- From: Gavin Nicol <gtn@ebt.com>
- Date: Tue, 29 Oct 1996 17:11:03 -0500
- To: sjd@kirk.mit.edu
- CC: w3c-sgml-wg@w3.org
>So I agree with Charles, namely that we're better off with ENTITY attributes >-- but I don't think the reasons have much to do with 8879 conformance. Well, the point I was trying to make is that if we have synchronous entities, there is nothing *stopping* the parser from performing the nice optimisation of fetching the entity, and parsing it, only when needed. In other words, the application built on top of the parser may never even be aware of when the entities are resolved and parsed (a nice feature in some systems). On the other hand, using element + ENTITY attributes requires the application to resolve the entities as needed (a nice feature in other situations). I think there is room for *both* forms, but I cannot see why one is necessarily preferrable to the other for network use. For myself, I would very much like to use the lazy entity resolution model in an idea I have for realtime HTML (could be extended to realtime XML). As for SGML conformance. SGML is *supposed* to be parsed from head to tail, and entities resolved in the parsing process. This is actually a *requirement* because entities may be asynchronous with the document structure (ie. they can drastically alter the structure).

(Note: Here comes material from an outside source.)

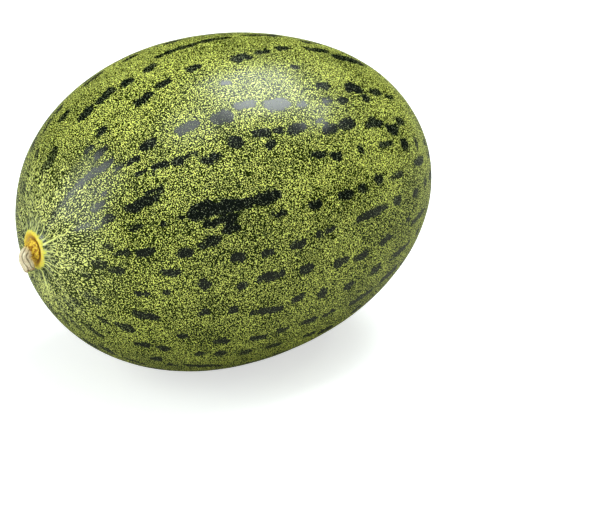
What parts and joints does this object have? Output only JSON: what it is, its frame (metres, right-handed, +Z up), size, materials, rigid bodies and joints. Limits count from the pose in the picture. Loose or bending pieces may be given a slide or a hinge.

Once this asynchronisity is removed, there is no need to enforce this rule because entity resolution cannot affect the document structure beyond the child list of the element in which the entity is being resolved. If we restricted entities even further to *requiring* that there be a single containing element for the entire content of the entity, then there are even fewer structural changes possible: indeed, in most implementations, you would have an object that would be almost identical to the element + ENTITY attribute object.